I’m on pilgrimage. That’s what I’ve been gabbing at god and everyone, though I should’ve been asking what the hell that means. Concepts rain: journeying outward and inward away from the known, following ancient routes to sacred places, walking closer to knowing ones Divinity. The world faiths have their pilgrimages, and the world’s faithful follow them. Secular pilgrimages abound as well, many miles eaten by wheels for devotion to sport, music, festival.

I feel myself outside of both but I’ve left my home and my understanding of the Divine and I’m on my feet in Old Country. Where I rest today frames yesterday’s road. Meaning is distilled drop by drop, tended by the days’ intentions: open; surrender; go forth.
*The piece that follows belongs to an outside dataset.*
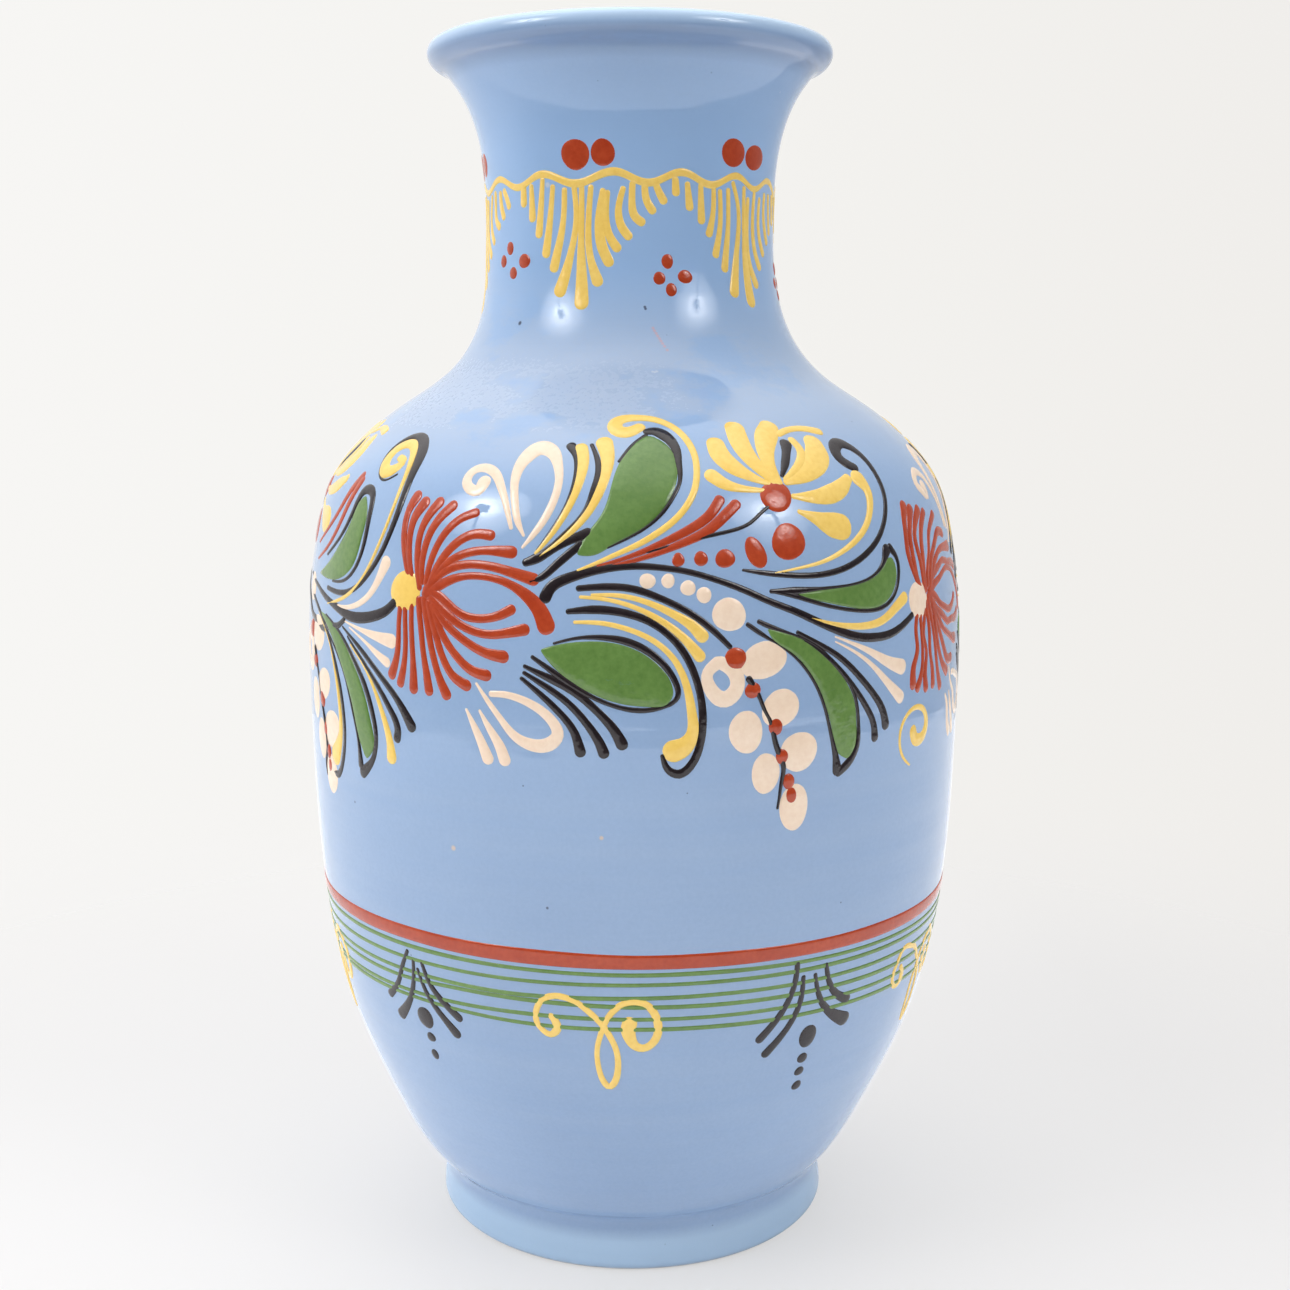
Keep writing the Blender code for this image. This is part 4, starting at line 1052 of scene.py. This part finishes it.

As soon as the plane took off into the Cascade Sky I realized I’d been sitting still too long. Too comfortable, too familiar, and now this great unknown expanse of time and continent was making me anxious. The thought of new currencies, transport, food was perfectly unsettling.


I flew out of the sunrise and landed in Amsterdam on New Year’s Eve. Euros in my pocket (thanks Mom), I stepped onto the train, found lodging in Utrecht and a delicious Dutch salad. So it begins.

We toured Amsterdam on New Year’s Day, the garbage trucklets overwhelmed with the devastation of firework husks, broken glass, cigarette butts. I knelt in a Catholic Church and sent my Reiki prayers up through the gilded steeple.


The next day I knelt in what was once a Catholic Cathedral but had been bashed and dulled into a Protestant Church during the fury of the Reformation. (I lamented the waste at the time, but visiting the Vatican weeks later I understood the rage and felt tempted to do some tearing and burning of that perverse opulence myself.)

Just a few days with those sweet pink-cheeked bike-riding sea-strugglers amidst their canals and coffee before boarding the train to Germany. Thank you Netherlands.

Prayer of Amsterdam: May the light of this moon illumine all I love and have left behind, may it show my feet their stance on this new ground, may it see all travelers to safe rest.